WHAT TO PRODUCE:
What lies from the line containing "# Lead to the shell: down" through the line containing "for node in"? Print exactly those lines, with both ends, and no others.

MATERIAL SHOWN:
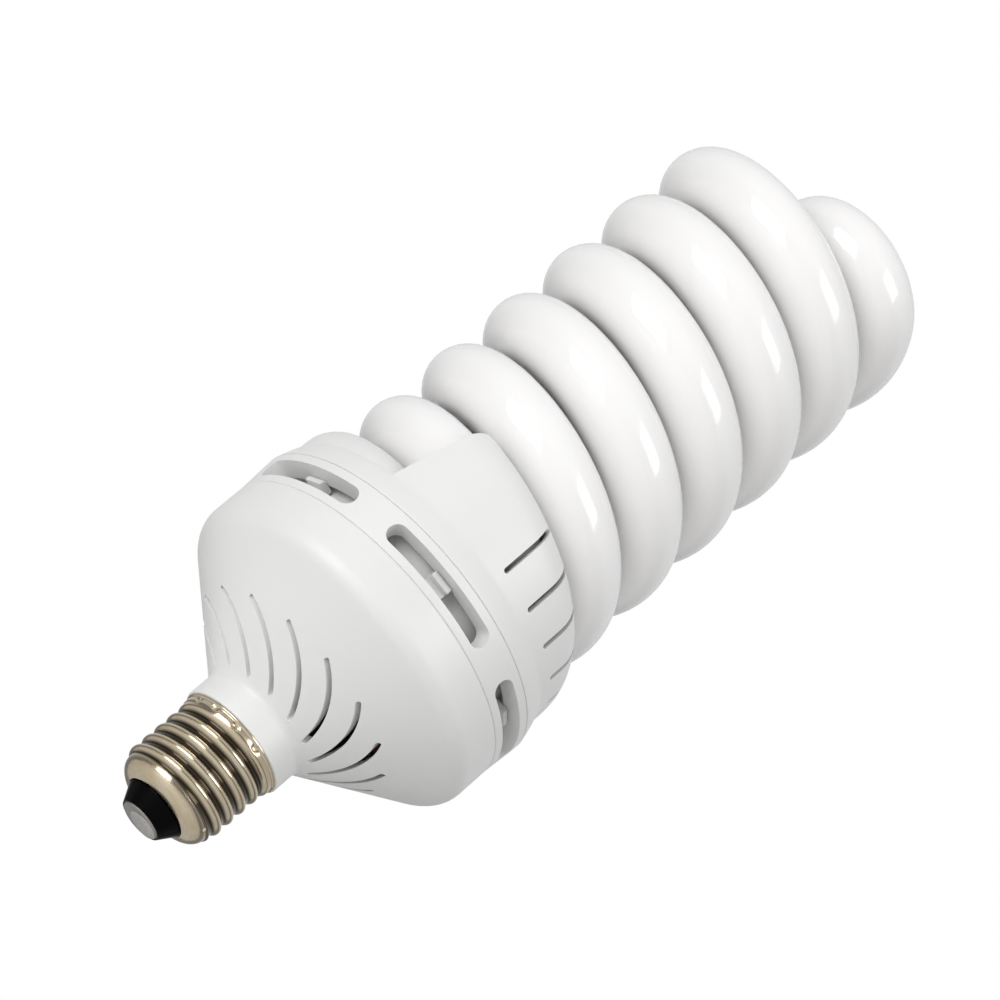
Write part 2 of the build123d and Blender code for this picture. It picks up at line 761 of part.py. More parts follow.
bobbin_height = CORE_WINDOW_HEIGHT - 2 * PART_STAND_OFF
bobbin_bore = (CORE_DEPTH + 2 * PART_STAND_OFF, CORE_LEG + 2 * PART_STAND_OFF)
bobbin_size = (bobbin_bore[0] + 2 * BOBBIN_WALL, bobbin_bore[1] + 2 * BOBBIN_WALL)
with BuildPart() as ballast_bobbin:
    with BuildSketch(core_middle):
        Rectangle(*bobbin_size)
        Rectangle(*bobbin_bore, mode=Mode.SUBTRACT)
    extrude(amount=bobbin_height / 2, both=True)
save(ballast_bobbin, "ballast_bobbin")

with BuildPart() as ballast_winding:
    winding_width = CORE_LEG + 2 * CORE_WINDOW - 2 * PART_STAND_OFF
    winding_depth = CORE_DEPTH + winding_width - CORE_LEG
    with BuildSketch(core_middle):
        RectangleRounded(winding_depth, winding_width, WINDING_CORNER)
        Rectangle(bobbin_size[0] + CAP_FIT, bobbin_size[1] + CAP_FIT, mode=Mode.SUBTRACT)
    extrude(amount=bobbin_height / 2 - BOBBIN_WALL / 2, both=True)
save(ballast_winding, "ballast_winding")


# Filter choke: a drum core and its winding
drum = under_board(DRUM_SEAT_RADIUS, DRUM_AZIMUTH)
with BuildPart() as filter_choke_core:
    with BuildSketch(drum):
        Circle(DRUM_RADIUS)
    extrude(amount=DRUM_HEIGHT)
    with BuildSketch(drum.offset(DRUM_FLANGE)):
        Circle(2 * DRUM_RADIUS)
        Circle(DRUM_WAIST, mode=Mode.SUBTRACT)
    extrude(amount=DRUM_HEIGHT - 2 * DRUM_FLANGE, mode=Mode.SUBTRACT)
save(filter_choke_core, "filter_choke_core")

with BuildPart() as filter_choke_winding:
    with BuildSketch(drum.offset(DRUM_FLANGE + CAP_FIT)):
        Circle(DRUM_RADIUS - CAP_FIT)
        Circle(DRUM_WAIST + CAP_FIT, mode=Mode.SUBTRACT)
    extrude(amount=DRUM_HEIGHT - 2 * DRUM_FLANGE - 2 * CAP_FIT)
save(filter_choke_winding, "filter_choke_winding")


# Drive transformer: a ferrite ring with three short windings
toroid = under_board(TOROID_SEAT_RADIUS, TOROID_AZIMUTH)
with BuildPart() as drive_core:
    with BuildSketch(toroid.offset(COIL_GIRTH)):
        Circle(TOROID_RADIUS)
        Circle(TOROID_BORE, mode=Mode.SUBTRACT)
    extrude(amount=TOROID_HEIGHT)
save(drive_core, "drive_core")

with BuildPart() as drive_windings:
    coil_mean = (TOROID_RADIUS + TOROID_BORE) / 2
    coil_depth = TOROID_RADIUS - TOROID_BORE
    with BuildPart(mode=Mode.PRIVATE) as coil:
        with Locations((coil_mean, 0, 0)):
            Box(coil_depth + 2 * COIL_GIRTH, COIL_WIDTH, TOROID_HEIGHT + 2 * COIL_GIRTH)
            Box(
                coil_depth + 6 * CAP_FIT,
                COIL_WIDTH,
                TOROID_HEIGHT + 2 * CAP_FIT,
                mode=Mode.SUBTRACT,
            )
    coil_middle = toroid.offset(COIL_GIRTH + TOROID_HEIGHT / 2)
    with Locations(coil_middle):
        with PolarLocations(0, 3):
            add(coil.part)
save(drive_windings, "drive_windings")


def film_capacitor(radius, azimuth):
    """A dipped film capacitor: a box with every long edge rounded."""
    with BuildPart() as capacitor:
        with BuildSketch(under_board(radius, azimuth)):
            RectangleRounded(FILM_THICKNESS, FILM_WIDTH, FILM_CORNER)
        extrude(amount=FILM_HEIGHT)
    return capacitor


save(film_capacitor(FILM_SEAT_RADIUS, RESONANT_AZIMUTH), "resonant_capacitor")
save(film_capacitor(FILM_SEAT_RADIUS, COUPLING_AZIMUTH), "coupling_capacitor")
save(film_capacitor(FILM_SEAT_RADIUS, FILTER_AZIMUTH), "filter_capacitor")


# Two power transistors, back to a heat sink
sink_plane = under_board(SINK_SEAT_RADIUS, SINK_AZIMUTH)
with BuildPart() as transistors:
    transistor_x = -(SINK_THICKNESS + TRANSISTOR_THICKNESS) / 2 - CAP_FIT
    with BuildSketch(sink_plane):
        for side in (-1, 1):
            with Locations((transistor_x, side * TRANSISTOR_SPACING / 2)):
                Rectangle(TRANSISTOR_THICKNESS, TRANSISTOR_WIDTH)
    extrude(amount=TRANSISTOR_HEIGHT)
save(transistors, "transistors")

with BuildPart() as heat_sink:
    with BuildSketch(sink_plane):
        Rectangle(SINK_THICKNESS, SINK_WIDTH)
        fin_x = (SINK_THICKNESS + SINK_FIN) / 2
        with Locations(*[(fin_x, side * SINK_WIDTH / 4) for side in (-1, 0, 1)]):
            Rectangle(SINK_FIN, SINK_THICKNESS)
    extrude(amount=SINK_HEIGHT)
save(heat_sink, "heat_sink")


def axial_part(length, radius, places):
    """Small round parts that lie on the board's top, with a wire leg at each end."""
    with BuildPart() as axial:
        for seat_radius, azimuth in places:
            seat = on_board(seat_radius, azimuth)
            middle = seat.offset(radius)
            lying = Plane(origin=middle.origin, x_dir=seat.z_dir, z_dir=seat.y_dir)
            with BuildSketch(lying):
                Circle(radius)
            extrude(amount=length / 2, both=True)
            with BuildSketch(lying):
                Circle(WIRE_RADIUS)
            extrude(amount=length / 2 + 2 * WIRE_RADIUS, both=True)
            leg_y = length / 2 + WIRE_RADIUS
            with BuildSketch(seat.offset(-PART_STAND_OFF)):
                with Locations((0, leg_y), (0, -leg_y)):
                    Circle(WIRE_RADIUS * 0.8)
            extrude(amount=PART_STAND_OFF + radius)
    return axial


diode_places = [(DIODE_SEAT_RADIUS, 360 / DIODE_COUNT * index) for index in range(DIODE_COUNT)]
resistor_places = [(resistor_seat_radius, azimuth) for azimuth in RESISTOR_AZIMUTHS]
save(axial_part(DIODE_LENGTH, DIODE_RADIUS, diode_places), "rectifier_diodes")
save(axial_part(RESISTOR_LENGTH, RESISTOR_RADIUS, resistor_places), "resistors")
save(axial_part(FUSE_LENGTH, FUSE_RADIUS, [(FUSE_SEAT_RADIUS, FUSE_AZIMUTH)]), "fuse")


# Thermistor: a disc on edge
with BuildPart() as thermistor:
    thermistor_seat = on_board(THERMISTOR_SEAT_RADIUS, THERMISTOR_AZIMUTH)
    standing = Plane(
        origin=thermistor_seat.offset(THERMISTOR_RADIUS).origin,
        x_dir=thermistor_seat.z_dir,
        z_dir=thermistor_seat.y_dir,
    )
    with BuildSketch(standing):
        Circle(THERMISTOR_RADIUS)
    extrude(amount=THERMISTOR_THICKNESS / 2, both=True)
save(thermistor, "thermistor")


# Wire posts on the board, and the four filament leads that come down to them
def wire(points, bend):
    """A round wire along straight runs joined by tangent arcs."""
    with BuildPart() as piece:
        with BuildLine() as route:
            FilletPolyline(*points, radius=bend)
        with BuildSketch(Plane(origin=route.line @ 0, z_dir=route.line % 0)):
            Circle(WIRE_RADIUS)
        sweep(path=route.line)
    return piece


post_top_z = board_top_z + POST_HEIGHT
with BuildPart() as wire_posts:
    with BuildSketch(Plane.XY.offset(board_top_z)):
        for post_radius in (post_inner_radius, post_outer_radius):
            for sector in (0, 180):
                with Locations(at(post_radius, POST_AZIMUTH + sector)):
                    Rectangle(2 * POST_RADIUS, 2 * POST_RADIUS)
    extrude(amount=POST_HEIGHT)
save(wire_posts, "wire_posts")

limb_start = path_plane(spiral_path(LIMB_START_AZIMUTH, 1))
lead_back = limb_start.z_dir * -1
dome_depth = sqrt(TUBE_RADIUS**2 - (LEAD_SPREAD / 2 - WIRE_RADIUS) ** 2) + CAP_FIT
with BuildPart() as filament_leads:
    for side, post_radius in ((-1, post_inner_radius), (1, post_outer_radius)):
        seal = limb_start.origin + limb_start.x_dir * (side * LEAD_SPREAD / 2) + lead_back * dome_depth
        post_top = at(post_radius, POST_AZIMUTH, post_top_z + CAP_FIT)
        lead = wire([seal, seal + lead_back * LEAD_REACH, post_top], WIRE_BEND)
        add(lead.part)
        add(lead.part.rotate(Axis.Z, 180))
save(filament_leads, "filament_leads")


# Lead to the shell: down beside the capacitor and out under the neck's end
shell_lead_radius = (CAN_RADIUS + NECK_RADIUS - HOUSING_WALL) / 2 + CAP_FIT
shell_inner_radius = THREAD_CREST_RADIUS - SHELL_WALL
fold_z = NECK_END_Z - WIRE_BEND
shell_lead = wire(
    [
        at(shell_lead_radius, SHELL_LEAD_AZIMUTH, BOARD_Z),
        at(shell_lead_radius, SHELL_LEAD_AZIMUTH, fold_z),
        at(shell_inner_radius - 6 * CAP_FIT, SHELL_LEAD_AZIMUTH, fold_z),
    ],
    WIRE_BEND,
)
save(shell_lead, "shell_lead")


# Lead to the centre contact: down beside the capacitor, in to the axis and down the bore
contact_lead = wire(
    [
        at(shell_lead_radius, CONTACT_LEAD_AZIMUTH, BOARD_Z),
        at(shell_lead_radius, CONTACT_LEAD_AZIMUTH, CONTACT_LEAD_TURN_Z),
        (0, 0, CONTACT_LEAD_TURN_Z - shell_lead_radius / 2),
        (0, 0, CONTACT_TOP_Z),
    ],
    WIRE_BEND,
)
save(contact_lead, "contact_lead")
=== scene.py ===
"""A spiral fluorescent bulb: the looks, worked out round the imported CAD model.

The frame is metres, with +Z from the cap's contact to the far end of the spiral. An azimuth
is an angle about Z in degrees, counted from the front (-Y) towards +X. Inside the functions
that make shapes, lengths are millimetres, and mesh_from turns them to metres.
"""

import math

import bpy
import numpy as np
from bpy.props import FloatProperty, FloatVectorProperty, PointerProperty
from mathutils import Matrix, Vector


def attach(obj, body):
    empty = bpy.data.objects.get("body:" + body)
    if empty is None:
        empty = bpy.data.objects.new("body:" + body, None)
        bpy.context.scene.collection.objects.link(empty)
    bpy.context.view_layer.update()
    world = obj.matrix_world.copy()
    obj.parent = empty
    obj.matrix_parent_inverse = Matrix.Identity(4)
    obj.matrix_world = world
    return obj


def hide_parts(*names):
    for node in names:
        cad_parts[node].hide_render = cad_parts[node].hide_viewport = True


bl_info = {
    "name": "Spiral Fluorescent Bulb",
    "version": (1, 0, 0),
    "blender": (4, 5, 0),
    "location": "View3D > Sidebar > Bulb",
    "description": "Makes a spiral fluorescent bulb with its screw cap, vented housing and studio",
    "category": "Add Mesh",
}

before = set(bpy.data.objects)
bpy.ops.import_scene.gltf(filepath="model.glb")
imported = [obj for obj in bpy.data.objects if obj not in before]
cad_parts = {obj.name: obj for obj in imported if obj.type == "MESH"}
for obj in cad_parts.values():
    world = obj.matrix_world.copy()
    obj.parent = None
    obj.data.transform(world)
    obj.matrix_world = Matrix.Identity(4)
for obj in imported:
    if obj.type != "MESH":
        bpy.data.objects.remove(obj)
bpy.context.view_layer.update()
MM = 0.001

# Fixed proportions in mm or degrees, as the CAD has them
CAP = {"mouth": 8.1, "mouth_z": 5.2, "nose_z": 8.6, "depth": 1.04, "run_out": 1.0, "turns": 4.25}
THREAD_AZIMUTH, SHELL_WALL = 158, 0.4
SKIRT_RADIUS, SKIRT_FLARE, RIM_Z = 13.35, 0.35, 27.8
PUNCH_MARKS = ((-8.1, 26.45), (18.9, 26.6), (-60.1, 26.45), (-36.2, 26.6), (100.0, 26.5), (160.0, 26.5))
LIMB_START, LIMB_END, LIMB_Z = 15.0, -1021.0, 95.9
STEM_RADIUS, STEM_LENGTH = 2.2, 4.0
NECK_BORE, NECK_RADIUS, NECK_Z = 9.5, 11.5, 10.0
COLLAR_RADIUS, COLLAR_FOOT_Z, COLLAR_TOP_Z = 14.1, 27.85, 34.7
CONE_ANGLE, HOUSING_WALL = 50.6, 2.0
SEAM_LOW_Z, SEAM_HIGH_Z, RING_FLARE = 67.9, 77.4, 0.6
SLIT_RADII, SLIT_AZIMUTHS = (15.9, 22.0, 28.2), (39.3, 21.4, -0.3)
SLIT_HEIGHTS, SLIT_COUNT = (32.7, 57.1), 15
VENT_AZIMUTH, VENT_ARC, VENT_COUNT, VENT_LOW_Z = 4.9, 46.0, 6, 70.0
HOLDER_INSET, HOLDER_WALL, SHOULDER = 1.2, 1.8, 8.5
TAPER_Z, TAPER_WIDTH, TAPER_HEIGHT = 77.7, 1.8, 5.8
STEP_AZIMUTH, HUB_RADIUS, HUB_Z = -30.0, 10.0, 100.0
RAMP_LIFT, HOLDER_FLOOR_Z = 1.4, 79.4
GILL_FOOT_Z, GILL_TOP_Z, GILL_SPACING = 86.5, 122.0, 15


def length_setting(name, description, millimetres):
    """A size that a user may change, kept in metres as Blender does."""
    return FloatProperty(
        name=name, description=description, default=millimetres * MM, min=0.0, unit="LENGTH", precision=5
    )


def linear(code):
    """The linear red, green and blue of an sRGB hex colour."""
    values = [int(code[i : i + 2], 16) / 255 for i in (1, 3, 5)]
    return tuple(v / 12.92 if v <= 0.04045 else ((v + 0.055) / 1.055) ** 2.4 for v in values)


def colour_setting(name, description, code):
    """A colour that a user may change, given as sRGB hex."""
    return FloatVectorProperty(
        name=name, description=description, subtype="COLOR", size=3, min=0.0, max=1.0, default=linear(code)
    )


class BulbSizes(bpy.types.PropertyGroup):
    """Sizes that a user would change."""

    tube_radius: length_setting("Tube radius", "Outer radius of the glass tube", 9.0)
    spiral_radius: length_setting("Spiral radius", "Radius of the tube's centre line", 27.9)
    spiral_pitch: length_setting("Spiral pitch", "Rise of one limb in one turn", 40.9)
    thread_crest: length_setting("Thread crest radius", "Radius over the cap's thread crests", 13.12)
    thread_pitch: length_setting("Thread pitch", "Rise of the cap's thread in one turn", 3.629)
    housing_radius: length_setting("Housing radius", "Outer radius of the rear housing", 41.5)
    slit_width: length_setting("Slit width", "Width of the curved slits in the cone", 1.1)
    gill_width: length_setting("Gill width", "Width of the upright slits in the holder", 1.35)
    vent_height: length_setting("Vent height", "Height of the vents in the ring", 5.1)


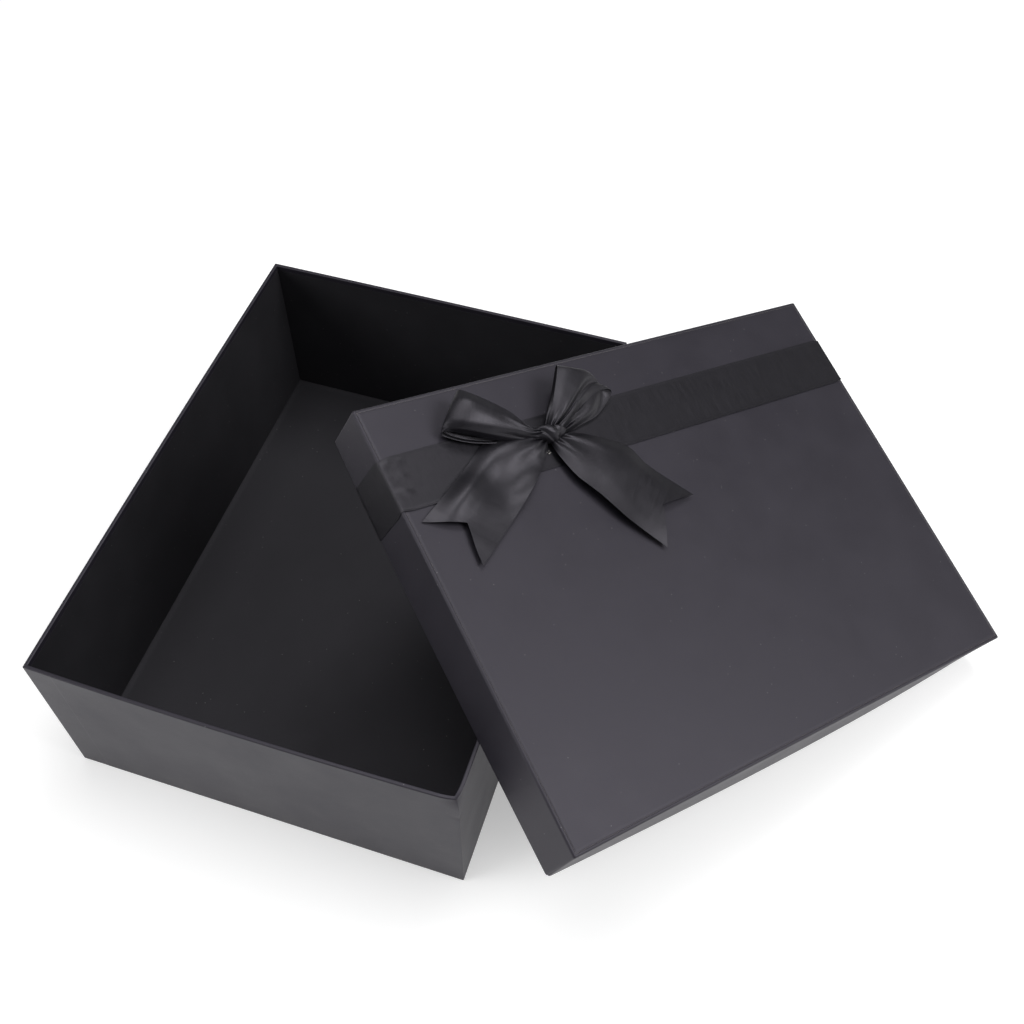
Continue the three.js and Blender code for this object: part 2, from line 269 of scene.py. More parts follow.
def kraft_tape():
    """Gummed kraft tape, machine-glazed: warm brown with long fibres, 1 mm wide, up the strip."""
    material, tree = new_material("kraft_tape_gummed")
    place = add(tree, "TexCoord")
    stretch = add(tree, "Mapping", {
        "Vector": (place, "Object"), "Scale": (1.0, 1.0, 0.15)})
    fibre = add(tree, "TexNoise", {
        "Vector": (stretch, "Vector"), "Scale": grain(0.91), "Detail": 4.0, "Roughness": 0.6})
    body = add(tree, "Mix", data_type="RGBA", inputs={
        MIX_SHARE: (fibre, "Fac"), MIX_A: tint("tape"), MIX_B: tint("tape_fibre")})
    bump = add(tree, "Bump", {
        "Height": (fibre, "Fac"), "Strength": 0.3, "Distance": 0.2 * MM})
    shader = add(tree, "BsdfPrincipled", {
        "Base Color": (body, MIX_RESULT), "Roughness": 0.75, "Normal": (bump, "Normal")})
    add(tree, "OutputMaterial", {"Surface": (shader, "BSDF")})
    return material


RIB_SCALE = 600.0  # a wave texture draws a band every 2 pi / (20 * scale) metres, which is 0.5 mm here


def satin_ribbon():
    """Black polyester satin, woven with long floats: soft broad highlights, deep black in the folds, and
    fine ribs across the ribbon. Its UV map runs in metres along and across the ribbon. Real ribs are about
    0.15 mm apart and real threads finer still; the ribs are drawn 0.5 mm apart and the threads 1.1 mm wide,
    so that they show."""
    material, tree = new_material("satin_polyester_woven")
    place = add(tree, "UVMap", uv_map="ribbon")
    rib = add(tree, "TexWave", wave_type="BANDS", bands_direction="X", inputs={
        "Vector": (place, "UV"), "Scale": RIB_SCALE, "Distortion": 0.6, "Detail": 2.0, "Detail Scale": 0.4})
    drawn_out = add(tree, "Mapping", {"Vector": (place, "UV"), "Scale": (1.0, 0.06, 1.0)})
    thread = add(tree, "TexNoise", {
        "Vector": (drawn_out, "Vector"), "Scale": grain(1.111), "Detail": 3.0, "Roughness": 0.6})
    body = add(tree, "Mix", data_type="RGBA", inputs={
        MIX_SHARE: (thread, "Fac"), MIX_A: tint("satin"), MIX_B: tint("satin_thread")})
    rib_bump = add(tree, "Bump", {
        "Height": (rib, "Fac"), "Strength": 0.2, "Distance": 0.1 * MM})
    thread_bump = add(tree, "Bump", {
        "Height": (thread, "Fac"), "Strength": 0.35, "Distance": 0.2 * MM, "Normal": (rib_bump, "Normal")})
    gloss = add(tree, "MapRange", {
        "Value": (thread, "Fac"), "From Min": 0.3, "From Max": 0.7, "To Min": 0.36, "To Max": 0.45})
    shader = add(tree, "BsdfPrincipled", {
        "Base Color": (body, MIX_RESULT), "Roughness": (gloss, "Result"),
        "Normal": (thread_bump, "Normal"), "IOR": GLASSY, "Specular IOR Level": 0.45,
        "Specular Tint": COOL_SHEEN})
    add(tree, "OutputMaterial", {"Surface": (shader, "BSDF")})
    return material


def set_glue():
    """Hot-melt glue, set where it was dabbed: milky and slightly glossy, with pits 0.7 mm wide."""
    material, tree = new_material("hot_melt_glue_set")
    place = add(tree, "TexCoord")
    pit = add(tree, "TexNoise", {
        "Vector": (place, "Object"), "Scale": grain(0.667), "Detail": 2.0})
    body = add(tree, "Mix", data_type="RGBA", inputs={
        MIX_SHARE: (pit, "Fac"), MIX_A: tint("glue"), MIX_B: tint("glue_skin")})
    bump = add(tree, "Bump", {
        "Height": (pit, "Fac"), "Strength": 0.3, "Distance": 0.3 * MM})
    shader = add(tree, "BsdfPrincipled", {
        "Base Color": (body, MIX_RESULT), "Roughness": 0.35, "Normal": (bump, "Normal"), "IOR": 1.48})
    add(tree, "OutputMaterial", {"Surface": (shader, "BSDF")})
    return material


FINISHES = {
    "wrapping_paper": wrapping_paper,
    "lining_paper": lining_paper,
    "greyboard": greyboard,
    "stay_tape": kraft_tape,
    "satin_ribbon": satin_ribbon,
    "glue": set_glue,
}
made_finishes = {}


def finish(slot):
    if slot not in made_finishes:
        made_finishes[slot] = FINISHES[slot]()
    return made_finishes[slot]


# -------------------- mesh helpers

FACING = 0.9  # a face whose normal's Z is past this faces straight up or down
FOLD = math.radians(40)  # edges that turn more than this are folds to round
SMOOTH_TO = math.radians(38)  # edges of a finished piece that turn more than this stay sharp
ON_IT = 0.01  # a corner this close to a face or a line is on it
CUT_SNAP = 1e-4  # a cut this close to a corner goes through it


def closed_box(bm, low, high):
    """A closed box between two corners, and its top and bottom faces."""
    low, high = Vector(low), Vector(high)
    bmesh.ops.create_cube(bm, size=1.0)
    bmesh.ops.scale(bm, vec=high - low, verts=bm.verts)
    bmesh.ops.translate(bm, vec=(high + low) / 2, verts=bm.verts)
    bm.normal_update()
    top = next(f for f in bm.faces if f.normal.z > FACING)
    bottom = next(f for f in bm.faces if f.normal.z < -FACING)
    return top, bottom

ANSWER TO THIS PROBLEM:
# Lead to the shell: down beside the capacitor and out under the neck's end
shell_lead_radius = (CAN_RADIUS + NECK_RADIUS - HOUSING_WALL) / 2 + CAP_FIT
shell_inner_radius = THREAD_CREST_RADIUS - SHELL_WALL
fold_z = NECK_END_Z - WIRE_BEND
shell_lead = wire(
    [
        at(shell_lead_radius, SHELL_LEAD_AZIMUTH, BOARD_Z),
        at(shell_lead_radius, SHELL_LEAD_AZIMUTH, fold_z),
        at(shell_inner_radius - 6 * CAP_FIT, SHELL_LEAD_AZIMUTH, fold_z),
    ],
    WIRE_BEND,
)
save(shell_lead, "shell_lead")


# Lead to the centre contact: down beside the capacitor, in to the axis and down the bore
contact_lead = wire(
    [
        at(shell_lead_radius, CONTACT_LEAD_AZIMUTH, BOARD_Z),
        at(shell_lead_radius, CONTACT_LEAD_AZIMUTH, CONTACT_LEAD_TURN_Z),
        (0, 0, CONTACT_LEAD_TURN_Z - shell_lead_radius / 2),
        (0, 0, CONTACT_TOP_Z),
    ],
    WIRE_BEND,
)
save(contact_lead, "contact_lead")
=== scene.py ===
"""A spiral fluorescent bulb: the looks, worked out round the imported CAD model.

The frame is metres, with +Z from the cap's contact to the far end of the spiral. An azimuth
is an angle about Z in degrees, counted from the front (-Y) towards +X. Inside the functions
that make shapes, lengths are millimetres, and mesh_from turns them to metres.
"""

import math

import bpy
import numpy as np
from bpy.props import FloatProperty, FloatVectorProperty, PointerProperty
from mathutils import Matrix, Vector


def attach(obj, body):
    empty = bpy.data.objects.get("body:" + body)
    if empty is None:
        empty = bpy.data.objects.new("body:" + body, None)
        bpy.context.scene.collection.objects.link(empty)
    bpy.context.view_layer.update()
    world = obj.matrix_world.copy()
    obj.parent = empty
    obj.matrix_parent_inverse = Matrix.Identity(4)
    obj.matrix_world = world
    return obj


def hide_parts(*names):
    for node in names:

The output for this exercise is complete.